Additional internet searches, surveys, extended research, etc. also go a long mile in clearing the possible hurdles.
This is an extremely important process since it saves a lot of time and money of the proprietor, by protecting him from possible future lawsuits for trademark infringement, and also by smoothening the process for the proprietor for obtaining trademark registration.
This is the stage where the actual act of trademark filing takes place. The application is filed with the Trademark Registrar as per section 18 of The Trade Marks Act, 1999 and particulars such as full name and address of the applicant, a valid email id, statement of use (if applicable), a description of the goods and services represented by the mark, the relevant class or classes the proposed trademark belongs to, principle place of business, address for service in India (in case of foreign proprietors), type of mark, priority date claimed (if applicable), specification as to whether proprietor seeks registration of the trademark or statutory protection for it, a copy of the mark and signature, filled in prescribed forms (TM -A and TM – M).
If opting for e-filing, the applicant can register on IPIndia and file a trademark application using either the new applications link for domestic applications or the IAOI (International Applications Originating from India) for Madrid Trademark.
The applicant can login using either the User ID or the digital signature (for this, a valid class 3 digital signature certificate would be required).
Once the requisite fee is paid, a payment acknowledgment is generated immediately and an application number, a day after payment is made.
For physical filing as well, the registration number is generated within two working days and the same can be used to track the trademark application status.
This is the most crucial stage of the registration process where the concerned officer examines the trademark application to determine if it is registrable or barred under absolute or relative grounds of refusal (as per sections 9 and 11 of the Trade Marks Act, 1999).
The examination process takes around 8-10 months after filing the application, and upon request made by the applicant, the same can be expedited by filing the prescribed form TM -63 and paying the requisite fee.
Trademark Journal Publication
Post-examination, the application may be accepted, rejected, or accepted with certain conditions as detailed in the examination report. In this case, the applicant needs to file a response to the objections raised (if any) within a month to avoid facing abandonment of the trademark application.
If the response filed by the applicant is accepted, the Trademark Registry proceeds with publication in the Trademark Journal.
Where the response is not accepted, a hearing can be requested, wherein the Registrar may accept or reject the application absolutely.

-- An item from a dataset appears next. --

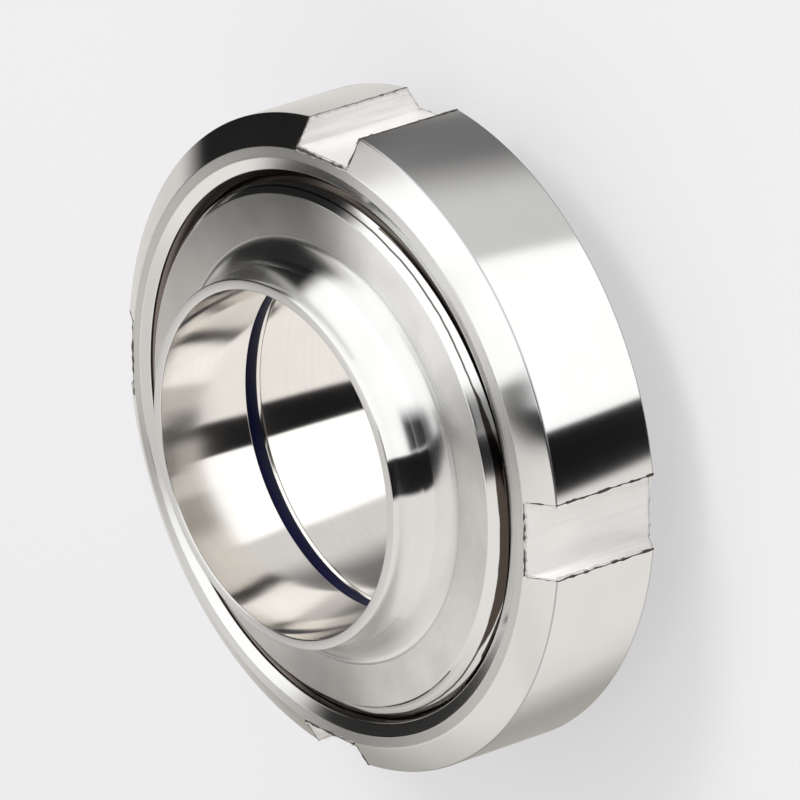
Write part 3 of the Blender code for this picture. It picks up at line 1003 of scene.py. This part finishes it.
class UNION_OT_set_stage(bpy.types.Operator):
    """Pale floor, soft studio light and the camera at the photograph's angle"""

    bl_idname = "weld_union.set_stage"
    bl_label = "Set Stage"

    def execute(self, context):
        self.make_camera(context)
        self.make_world(context)
        self.make_lamp(context)
        self.make_floor(context)
        context.scene.view_settings.view_transform = "Standard"
        return {"FINISHED"}

    def make_camera(self, context):
        """Long-lens camera, aimed and rolled as the photograph is."""
        stage = context.scene.union_stage
        camera = bpy.data.objects.new("camera", bpy.data.cameras.new("camera"))
        context.scene.collection.objects.link(camera)
        camera.data.lens = stage.lens
        camera.data.sensor_width = SENSOR_WIDTH
        camera.data.clip_start = CLIP_NEAR
        camera.data.clip_end = CLIP_FAR
        back = Vector((
            math.sin(stage.azimuth) * math.cos(stage.elevation),
            -math.cos(stage.azimuth) * math.cos(stage.elevation),
            math.sin(stage.elevation)))
        level = back.to_track_quat("Z", "Y").to_matrix()
        turn = level @ Matrix.Rotation(stage.roll, 3, "Z")
        camera.matrix_world = Matrix.Translation(
            Vector(stage.aim) + back * stage.distance) @ turn.to_4x4()
        context.scene.camera = camera

    def make_lamp(self, context):
        """Wide soft lamp that lays the union's faint shadow; polished steel doesn't mirror it."""
        lamp = bpy.data.objects.new("soft_lamp", bpy.data.lights.new("soft_lamp", "AREA"))
        context.scene.collection.objects.link(lamp)
        lamp.data.size = LAMP_SIZE
        lamp.data.energy = LAMP_POWER
        lamp.visible_glossy = False
        way = Vector(LAMP_PLACE)
        turn = way.to_track_quat("Z", "Y").to_matrix().to_4x4()
        lamp.matrix_world = Matrix.Translation(way) @ turn

    def make_world(self, context):
        """Studio air: soft and dark cards by direction, plain pale for the camera."""
        world = bpy.data.worlds.new("studio")
        world.use_nodes = True
        tree = world.node_tree
        tree.nodes.clear()
        place = add_node(tree, "ShaderNodeTexCoord")
        axes = add_node(tree, "ShaderNodeSeparateXYZ", links={0: place.outputs["Generated"]})
        around = add_node(tree, "ShaderNodeMath", {"operation": "ARCTAN2"}, {
            0: axes.outputs["Y"], 1: axes.outputs["X"]})
        above = add_node(tree, "ShaderNodeMath", {"operation": "ARCSINE"}, {0: axes.outputs["Z"]})
        tone = add_node(tree, "ShaderNodeRGB")
        tone.outputs[0].default_value = linear(STUDIO_AIR)
        seen = tone.outputs[0]
        for _, azimuths, elevations, softness, colour in STUDIO_CARDS:
            sides = []
            for source, span, soft in (
                    (around.outputs[0], azimuths, softness[0:2]),
                    (above.outputs[0], elevations, softness[2:4])):
                for edge, blur, flip in ((span[0], soft[0], False), (span[1], soft[1], True)):
                    step = add_node(tree, "ShaderNodeMapRange", {
                        "interpolation_type": "SMOOTHSTEP",
                        1: math.radians(edge - blur), 2: math.radians(edge + blur),
                        3: 1.0 if flip else 0.0, 4: 0.0 if flip else 1.0}, {0: source})
                    sides.append(step.outputs[0])
            cover = sides[0]
            for side in sides[1:]:
                cover = add_node(tree, "ShaderNodeMath", {"operation": "MULTIPLY"}, {
                    0: cover, 1: side}).outputs[0]
            layer = add_node(tree, "ShaderNodeMix", {"data_type": "RGBA", 7: linear(colour)}, {
                0: cover, 6: seen})
            seen = layer.outputs[2]
        studio = add_node(tree, "ShaderNodeBackground", {"Strength": STUDIO_LEVEL}, {"Color": seen})
        pale = add_node(tree, "ShaderNodeBackground", {"Color": linear(BACKDROP), "Strength": 1.0})
        path = add_node(tree, "ShaderNodeLightPath")
        either = add_node(tree, "ShaderNodeMixShader", links={
            0: path.outputs["Is Camera Ray"], 1: studio.outputs[0], 2: pale.outputs[0]})
        add_node(tree, "ShaderNodeOutputWorld", links={"Surface": either.outputs[0]})
        context.scene.world = world

    def make_floor(self, context):
        """Seamless pale floor that keeps the shadow and isn't seen from below."""
        shape = bmesh.new()
        bmesh.ops.create_grid(shape, x_segments=1, y_segments=1, size=FLOOR_HALF)
        floor = mesh_object("floor", shape)
        material, tree = new_material("pale_backdrop_paper")
        paper = add_node(tree, "ShaderNodeBsdfDiffuse", {"Color": linear(FLOOR_SHADE)})
        path = add_node(tree, "ShaderNodeLightPath")
        glow = add_node(tree, "ShaderNodeEmission", {
            "Color": linear(FLOOR_GLOW), "Strength": FLOOR_GLOW_LEVEL})
        share = add_node(tree, "ShaderNodeMath", {"operation": "MULTIPLY", 1: FLOOR_GLOW_SHARE}, {
            0: path.outputs["Is Camera Ray"]})
        both = add_node(tree, "ShaderNodeMixShader", links={
            0: share.outputs[0], 1: paper.outputs[0], 2: glow.outputs[0]})
        facing = add_node(tree, "ShaderNodeNewGeometry")
        clear = add_node(tree, "ShaderNodeBsdfTransparent")
        side = add_node(tree, "ShaderNodeMixShader", links={
            0: facing.outputs["Backfacing"], 1: both.outputs[0], 2: clear.outputs[0]})
        add_node(tree, "ShaderNodeOutputMaterial", links={"Surface": side.outputs[0]})
        floor.data.materials.append(material)
        floor.location.z = -FLOOR_DROP
        floor.visible_glossy = False


# Panel and registration


PIECE_OPERATORS = (
    UNION_OT_make_liner,
    UNION_OT_make_male,
    UNION_OT_make_seal,
    UNION_OT_make_nut,
    UNION_OT_set_stage,
)


class VIEW3D_PT_weld_union(bpy.types.Panel):
    """Sizes, finishes and makers of the weld union"""

    bl_label = "Weld Union"
    bl_idname = "VIEW3D_PT_weld_union"
    bl_space_type = "VIEW_3D"
    bl_region_type = "UI"
    bl_category = "Weld Union"

    def draw(self, context):
        for operator in PIECE_OPERATORS:
            self.layout.operator(operator.bl_idname)
        for name, group in SETTINGS:
            box = self.layout.box()
            box.label(text=group.__doc__.strip())
            settings = getattr(context.scene, name)
            for key in group.__annotations__:
                box.prop(settings, key)


CLASSES = tuple(group for _, group in SETTINGS) + PIECE_OPERATORS + (VIEW3D_PT_weld_union,)


def register():
    """Register the classes and hang the settings on the scene."""
    for item in CLASSES:
        bpy.utils.register_class(item)
    for name, group in SETTINGS:
        setattr(bpy.types.Scene, name, PointerProperty(type=group))


def unregister():
    """Take the settings and classes away again."""
    for name, _ in reversed(SETTINGS):
        delattr(bpy.types.Scene, name)
    for item in reversed(CLASSES):
        bpy.utils.unregister_class(item)


def main():
    """Make every piece and set the stage."""
    register()
    bpy.ops.weld_union.make_liner()
    bpy.ops.weld_union.make_male()
    bpy.ops.weld_union.make_seal()
    bpy.ops.weld_union.make_nut()
    bpy.ops.weld_union.set_stage()


if __name__ == "__main__":
    main()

If the application is rejected, the applicant can prefer an appeal at the IPAB.
If the response is allowed and accepted, the Registrar proceeds to publish the trademark application in the Trademark Journal.
Usually, after publication in the Trademark Journal, a time period of 4 months from the date of advertisement in the Trademark Journal is accorded to third parties to oppose the trademark application. The applicant needs to file his counter-statement to the notice of opposition in form TM-6 along with the requisite fee.

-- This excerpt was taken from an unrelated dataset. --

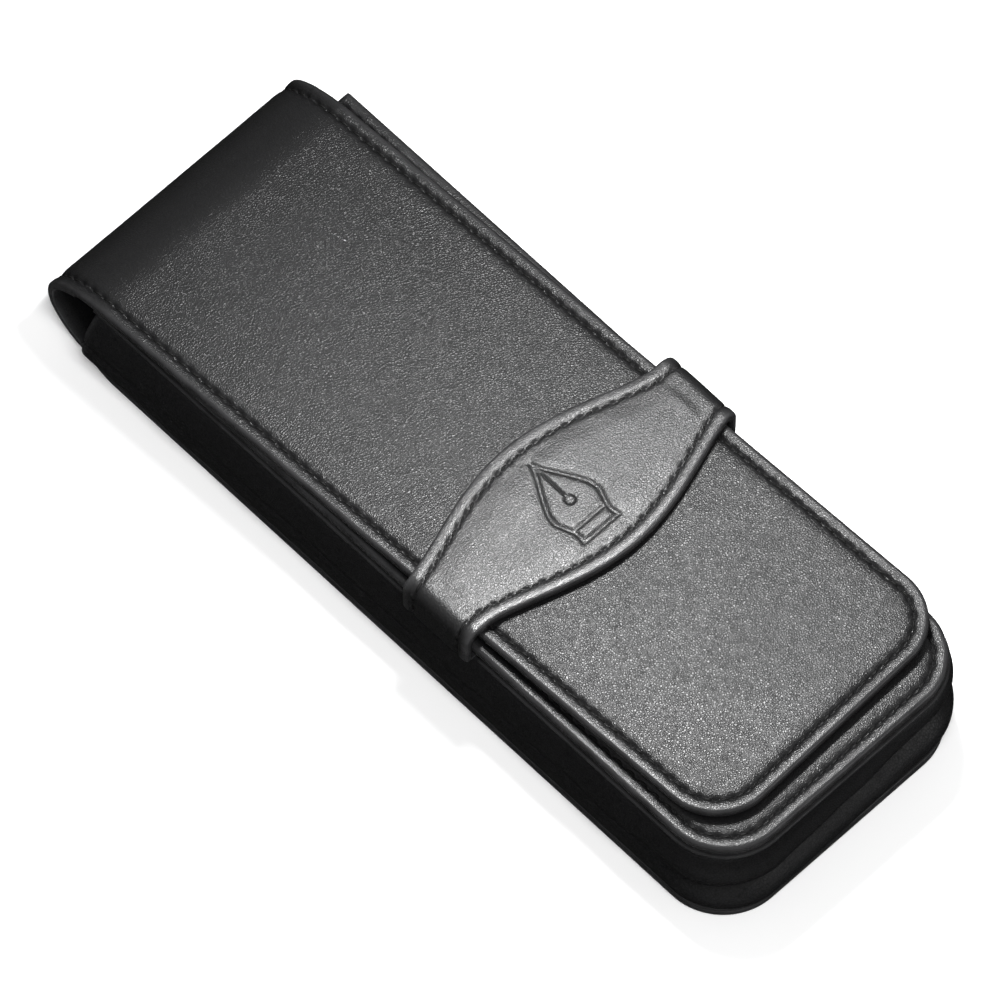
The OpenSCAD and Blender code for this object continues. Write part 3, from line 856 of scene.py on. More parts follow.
def one_scratch(tree, place, middle, length, width, turn):
    """A mask of one thin, broken scratch round a place on the hide."""
    moved = add_node(tree, "ShaderNodeMapping", vector_type="TEXTURE", Vector=place,
                     Location=middle, Rotation=(0, 0, turn), Scale=(length / 2, width / 2, 1.0))
    reach = vector_node(tree, "LENGTH", moved.outputs["Vector"])
    broken = remap(tree, noise(tree, place, 2600.0, 2.0), 0.4, 0.62, 0.0, 0.6)
    return math_node(tree, "MULTIPLY", remap(tree, reach.outputs["Value"], 0.6, 1.0, 1.0, 0.0),
                     broken)


def cover_leather(scene):
    """The smooth, finely pebbled leather of the cover and front."""
    spot = np.array([COVER.hinge_s[-1] + SCRATCH_X - FOLD_HINGES[-1][0], SCRATCH_Y, 0]) * MM
    nick = (tuple(spot), 3.6 * MM, 0.3 * MM, 0.2)
    return leather("Cover leather", scene.pencase_hide, nick=nick)


def gusset_leather(scene):
    """The soft, matt leather of the gusset."""
    return leather("Gusset leather", scene.pencase_hide, roughness=scene.pencase_gusset.roughness,
                   specular=0.35, grain=0.6, wrinkles=0.5, along=(0.5, 1, 1), rubbing_and_highlight=0.3, lines=260.0)


def strap_leather(scene):
    """The strap's leather, whose grain is drawn into wrinkles."""
    return leather("Strap leather", scene.pencase_hide, grain=0.6, wrinkles=0.5, specular=0.75,
                   along=(1.7, 0.8, 1), rubbing_and_highlight=0.8, lines=900.0)


def lining_leather(scene):
    """The thin, matt lining leather."""
    return leather("Lining leather", scene.pencase_hide, roughness=0.55, specular=0.35,
                   grain=0.5, rubbing_and_highlight=0.9, scratches=0.0)


# ---- Operators: the pieces --------------------------------------------------

class PieceOperator:
    """What the operators of the pieces share."""
    bl_options = {"REGISTER", "UNDO"}


def cover_faces(outline, sign, hide, radius, levelling):
    """Depths of the outer and inner face of the back, whose x runs against s, or of the flap."""
    holes = outline.holes()

    def outer(inset, x, y):
        uneven = cover_unevenness(sign * x, y, hide.waviness) * ease(*levelling, inset)
        return sewn_depth(inset, holes, radius) + uneven

    def inner(inset, x, y):
        edge = edge_thickness(sign * x)
        return edge - ease(*TURN_IN, inset) * (edge - LEATHER_T) - 0.4 * edge_drop(inset, 0.5)

    return outer, inner


def lining_faces(sign):
    """Depths of the outer and inner face of the cover's lining."""
    def outer(inset, x, y):
        return edge_thickness(sign * x) + 0.4 * edge_drop(inset, 0.2) + 0.02

    def inner(inset, x, y):
        return edge_thickness(sign * x) + LINING_T - edge_drop(inset, 0.22)

    return outer, inner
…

If no such opposition is filed in the said duration, the trademark registration certificate is issued, from which point it remains valid for 10 years after which, it needs to be renewed for another 10 years.
Though seemingly complicated and an admittedly lengthy process, trademark registration is an unavoidable yet necessary process intended to strengthen a mark’s brand value and market reach.

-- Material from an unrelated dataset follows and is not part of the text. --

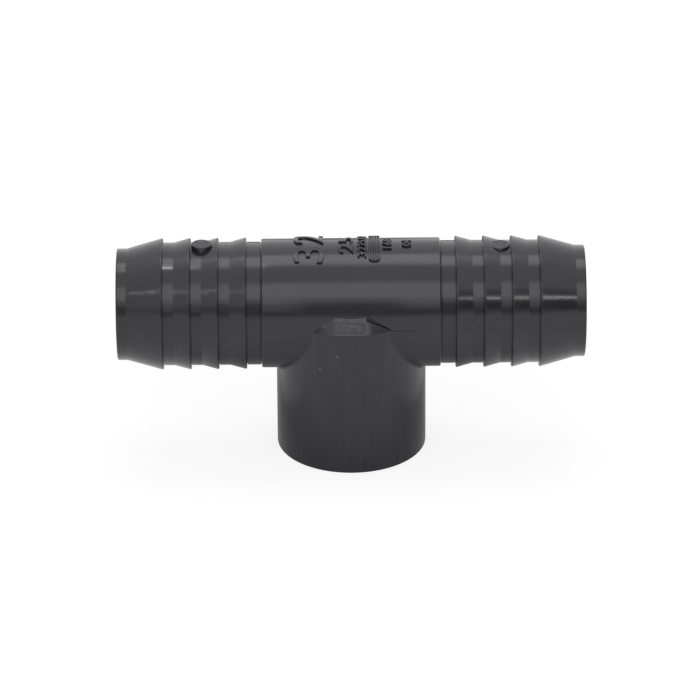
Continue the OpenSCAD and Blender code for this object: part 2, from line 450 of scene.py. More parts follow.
class GeometryTree(TreeBuilder):
    """A Geometry Nodes tree with named inputs that ends in a dressed, realized mesh."""

    def __init__(self, name: str, floats: Sequence[str], ints: Sequence[str] = ()) -> None:
        """Creates the tree's interface.

        Args:
            name: The tree's name.
            floats: Names of its length, angle and factor inputs.
            ints: Names of its count inputs.
        """
        super().__init__(bpy.data.node_groups.new(name, "GeometryNodeTree"))
        face = self.tree.interface
        face.new_socket("Geometry", in_out="INPUT", socket_type="NodeSocketGeometry")
        self.ids: dict[str, str] = {}
        for names, kind in ((floats, "Float"), (ints, "Int"), (["Finish"], "Material")):
            for word in names:
                socket = face.new_socket(word, in_out="INPUT", socket_type=f"NodeSocket{kind}")
                self.ids[word] = socket.identifier
        face.new_socket("Geometry", in_out="OUTPUT", socket_type="NodeSocketGeometry")
        self.inputs = self.add("NodeGroupInput").outputs

    def outline(self, corners: Sequence[tuple[Any, Any, Any]],
                steps: int) -> bpy.types.NodeSocket:
        """Adds a closed outline whose corners are rounded one by one.

        Args:
            corners: Its corners as (x, y, rounding).
            steps: Points in each rounded corner.

        Returns:
            The outline as a curve.
        """
        count = len(corners)
        line = self.add("GeometryNodeCurvePrimitiveLine")
        resample = self.add("GeometryNodeResampleCurve",
                            {"Curve": line.outputs["Curve"], "Count": count})
        index = self.add("GeometryNodeInputIndex").outputs[0]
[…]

Particular/documents needed while filing a trademark application
- Name, address and nationality of the applicant/proprietor – in case of individuals, joint proprietors and partnership firms, the full name of the applicant (s) in question is required. For partnership firms, the full names of all the partners need to be mentioned as well as the mention of a minor partner, if any. The rules for registered companies, applicants of government departments and statutory organizations/public sector undertakings are mentioned here.
- Party type – Whether the applicant is a proprietorship, partnership, individual, HUF, body incorporated.
- The trademark to be applied for – Word mark, device mark, logo/label mark, composite mark, etc.
- Name/Image of the mark sought to be registered
- The exact date of use of the mark – In case of the same having being used by the applicant’s predecessor in title, the same has to be mentioned in the application. In case the trademark is proposed to be used, that also has to be mentioned clearly.
- Language of the mark – in case of the mark containing words in a language other than English/Hindi and/or characters other than Roman/Devanagari; translation and transliteration of the applied mark would be required.
- Class of goods or services in respect of which trademark is to be filed
- Two additional representations of the trade mark as well as description of the trademark (whether shape or colour trade mark)
- State of Jurisdiction pertaining to the trademark as well as details of address for service (in case of applicants not having a place of business in India)
- Single priority dates to be mentioned in case of Convention Applications, and separate applications to be filed wherever different priority dates are claimed
- Associated trademark (if any)
- Power of attorney under Form TM-M of the Trademark Rules, 2002 to be executed in a stamp paper of Rs.100/- in case another person makes the application. While it is not mandatory to submit the same at the time of filing the application, it is to be duly notarized and filed within two months from the date of filing the application.
- If application is made for a collective mark on Form TM-3, TM-64, TM-66 or TM-67, then information pertaining to association of persons authorized to use the mark must be furnished along with the application using Form TM-49.
Moreover, with the recent introduction of the e-filing service of trademarks by the Indian Trademark Registry, now filing of trademarks along with uploading of particulars and relevant documents has become easier than before.